Criminal laws and their interpretation are not set in stone. They change, conforming to the zeitgeist and political demands [of the ruling Zionists?]. In 1966, the court in Hagen answered the question of who is a perpetrator, by pointing to political responsibility: "The principal perpetrators of the Holocaust were primarily Hitler, Himmler, Göring, Heydrich…" Even those who committed murder single-handedly could now be downgraded to accessory status and thus avoid life in prison. In this hierarchy of murder, there was hardly any room left for the guards. [W.Z. Heydrich was assassinated by British intelligence in May 1942.]
According to Nestler, this led to the investigations being concentrated on excessive crimes and to the "myth, which prevailed in Ludwigsburg for decades, that proof of a direct act of killing is required in every historic situation in order to launch investigations into being an accessory to murder." This is no longer the case. [W.Z. Let us hope that this precedent applies to Palestine and the treatment of Palestinians.]
One of the most moving moments in Munich was when Jules Schelvis, an elderly Sobibór survivor who is one of the joint plaintiffs, was called to testify. He had been raised to have humanity, he said. All he wanted was a guilty verdict. Whether the defendant was punished or not was irrelevant to him. [W.Z. But Jules Schelvis testified that he saw no Ukrainians in Sobibor. Mr. Schelvis testified that he was sent on a work detail to dig peat moss -- which is exactly what John Demjanjuk testified that the Germans forced him to do. The testimony of Jules Schelvis indicates that Sobibor was a transit camp from where the detainees were sent to various labor camps.]
The verdict is expected before the end of May, 2011.

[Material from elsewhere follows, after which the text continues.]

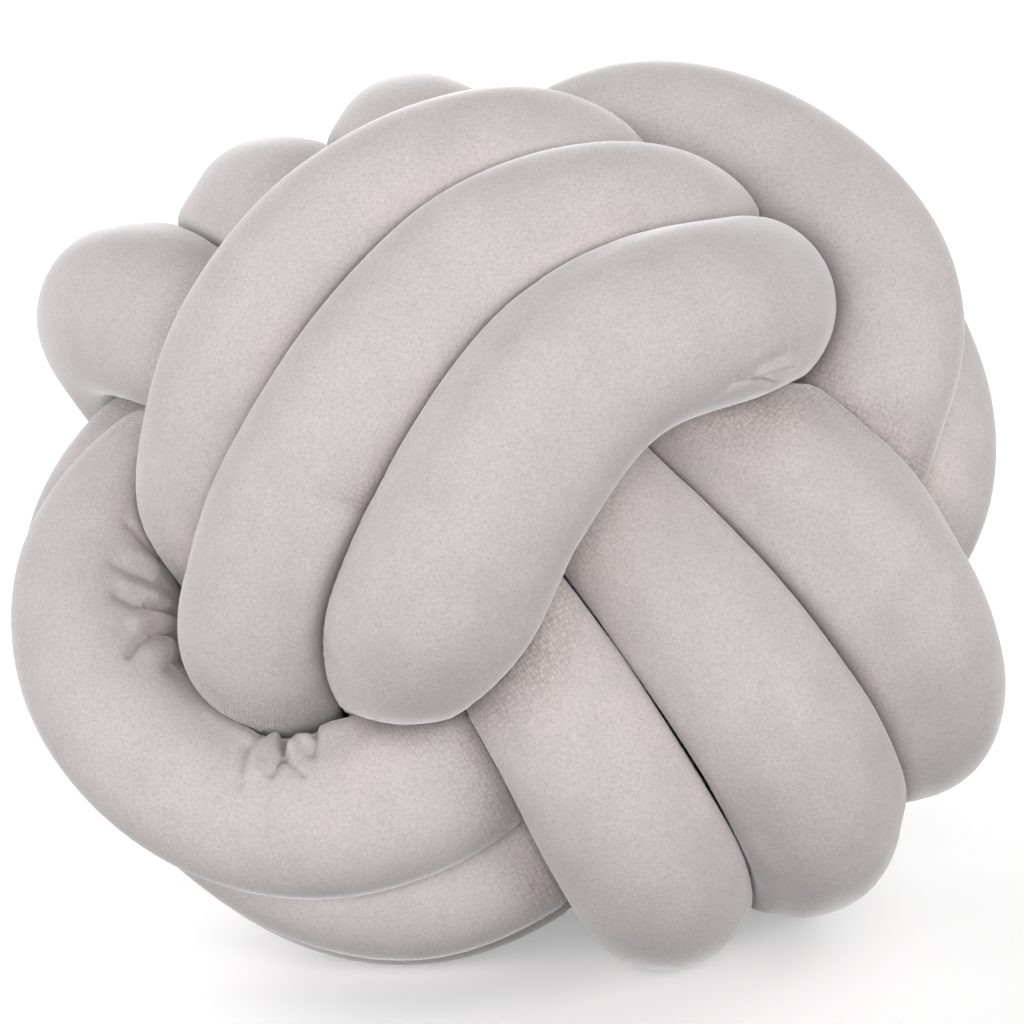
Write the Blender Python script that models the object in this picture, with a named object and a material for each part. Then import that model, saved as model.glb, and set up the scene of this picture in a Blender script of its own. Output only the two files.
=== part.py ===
"""Knot cushion: one long stuffed tube wound and tucked into a ball, three turns in each of three bands.

Standalone Blender script, in metres, +Z up.  The ball rests on its flattened underside at z = 0, and the
origin is the middle of its footprint there.  All sizes in the tables are millimetres in the ball's own
axes; ATTITUDE and BALL_CENTRE place the finished ball in the world.
"""

from collections import namedtuple
from math import radians

import bmesh
import bpy
import numpy as np
from mathutils import Euler

MM = 0.001

# Driving dimensions, in millimetres.
TUBE_RADIUS = 24.5          # the stuffed tube where nothing presses on it
TUCKED_RADIUS = 17.0        # where it runs under another band and is squeezed
FULL_AT = 50.0              # distance along a turn, from its tucked middle, at which the tube is full again
PASS_GAP = 1.6              # clearance kept between two passes of the tube
RING_STEP = 15.7            # spacing of the cross-sections along the tube
RING_SIDES = 12
SAME_STRETCH = 70.0         # passes closer than this along the tube are one stretch, not neighbours
NEIGHBOUR_REACH = 64.0      # no centre line further off than this can press on the tube
FOLD_SHARE = 0.88           # how much of a bend's own radius its inner side may fill
BLEND_POWER = 14            # how sharply the free round and the pressed flats meet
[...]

Translated from the German by Christopher Sultan
[W.Z. For the duration of the Demjanjuk Munich trial, Der Spiegel has been at the forefront in promoting the views of the Holocaust Industry to the detriment of Mr. Demjanjuk, the German people and all of humanity. They have never published any material supporting Mr. Demjanjuk. This is censorship at its worst. There is no self-respect left in Germany.]